Gravity’s Rainbow Jumper
More abstractly, it rattles the fault line that exists between Enlightenment philosophies of history and their postmodernist critics. Enlightenment values, which were ascendant in the profession of history toward the beginning of the 20th century, maintain that history has an objectively discernible nature – that through scientific observation we can accumulate a sound body of knowledge about past events. History, the argument goes, transcends theory and ideology; the past is observable and fixed.
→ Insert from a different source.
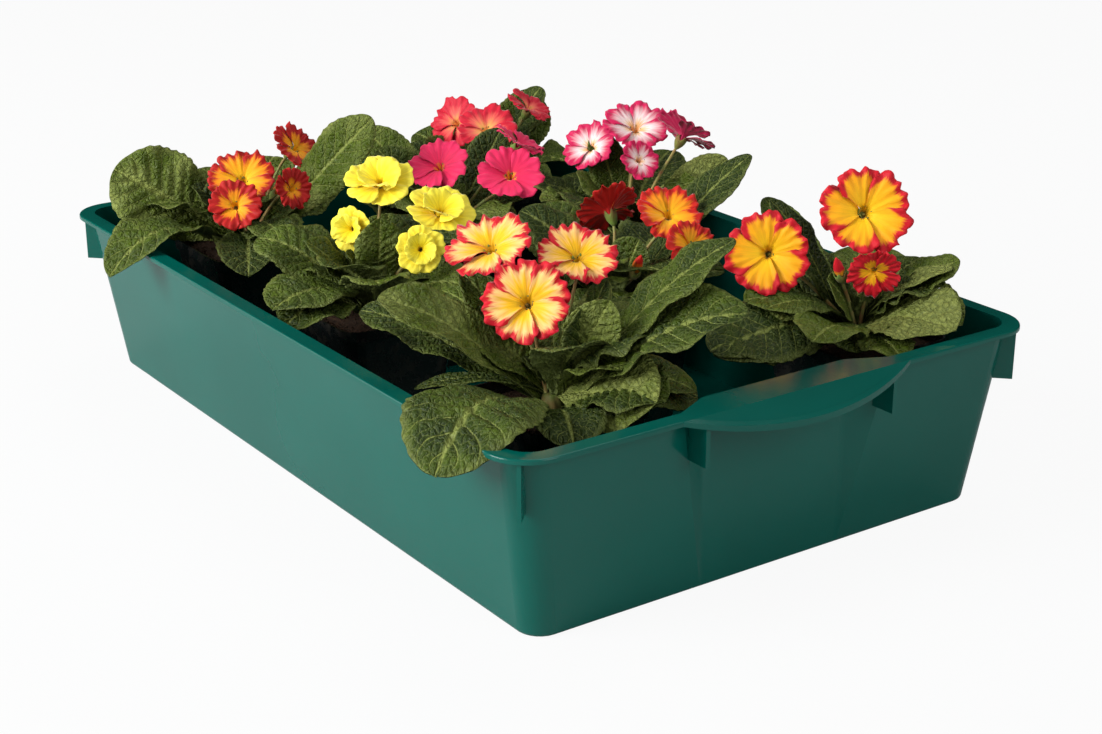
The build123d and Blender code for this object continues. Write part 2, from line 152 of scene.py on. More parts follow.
@dataclass(frozen=True)
class MouldedPolypropylene:
    """Injection-moulded, dyed polypropylene of the tray.

    Glossy with soft reflections, a slight cloudiness from the melt's flow, fine rub marks and a little dust.
    """

    body: str = "004B41"
    cloud: str = "005B50"
    dust: str = "1C584C"
    roughness: float = 0.17
    cloud_size: float = 110 * MM

    def make(self) -> bpy.types.Material:
        """Builds the tray's plastic."""
        material, tree, shader = new_material("polypropylene_injection_moulded", IOR=1.49)
        shader.inputs["Specular IOR Level"].default_value = 0.32
        where = add_node(tree, "ShaderNodeTexCoord").outputs["Object"]
        cloud = add_node(tree, "ShaderNodeTexNoise", {"Vector": where, "Scale": 1 / self.cloud_size, "Detail": 3.0})
        colour = add_node(
            tree, "ShaderNodeMix", {0: cloud.outputs["Fac"], 6: srgb(self.body), 7: srgb(self.cloud)},
            data_type="RGBA",
        )
        speck = add_node(tree, "ShaderNodeTexNoise", {"Vector": where, "Scale": 240.0, "Detail": 6.0, "Roughness": 0.7})
        dust = add_node(
            tree, "ShaderNodeMapRange",
            {"Value": speck.outputs["Fac"], "From Min": 0.62, "From Max": 0.78, "To Max": 0.16},
        )
        dusty = add_node(
            tree, "ShaderNodeMix", {0: dust.outputs["Result"], 6: colour.outputs[2], 7: srgb(self.dust)},
            data_type="RGBA",
        )
        tree.links.new(dusty.outputs[2], shader.inputs["Base Color"])
        rubs = add_node(tree, "ShaderNodeTexNoise", {"Vector": where, "Scale": 26.0, "Detail": 7.0, "Roughness": 0.7})
        rough = add_node(
            tree, "ShaderNodeMapRange",
            {"Value": rubs.outputs["Fac"], "From Min": 0.35, "From Max": 0.75, "To Min": self.roughness - 0.03,
             "To Max": self.roughness + 0.06},
        )
        tree.links.new(rough.outputs["Result"], shader.inputs["Roughness"])
        bump = add_node(
            tree, "ShaderNodeBump", {"Strength": 0.1, "Distance": 1.5 * MM, "Height": cloud.outputs["Fac"]}
        )
        tree.links.new(bump.outputs["Normal"], shader.inputs["Normal"])
        return material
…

Postmodernists, on the other hand – Michel Foucault and Jacques Derrida most influentially – questioned our ability to read or write history in an objective fashion. They critiqued the notion of human beings as scientific, rational creatures and challenged the idea of historical absolutes. In Foucault’s view, history is mutable and subordinate to the Nietzschean will to power. It bends to political expediency in the hands of those who wield authority.
It’s unsettling that the NCAA goes so far out of its way to validate Foucouldian cynicism. By rewriting the historical record to reflect politically expedient fictions, it confirms the idea that human knowledge is contaminable. Even worse, it does so as a matter of stated policy. I don’t want to overstate the issue here – it’s just basketball, not Holocaust denial – but one would hope that an organization so closely affiliated with American higher education would endeavor not to assist in unwinding the Enlightenment.
As for UCLA fans: another shot at Banner 12 will come along soon enough. Remember the 2008 team for what it was, and not for what it might have become. Let the past bury its dead. And in the meantime, throw Sliding Doors on the ol’ Netflix queue. It’ll make you feel better, I promise.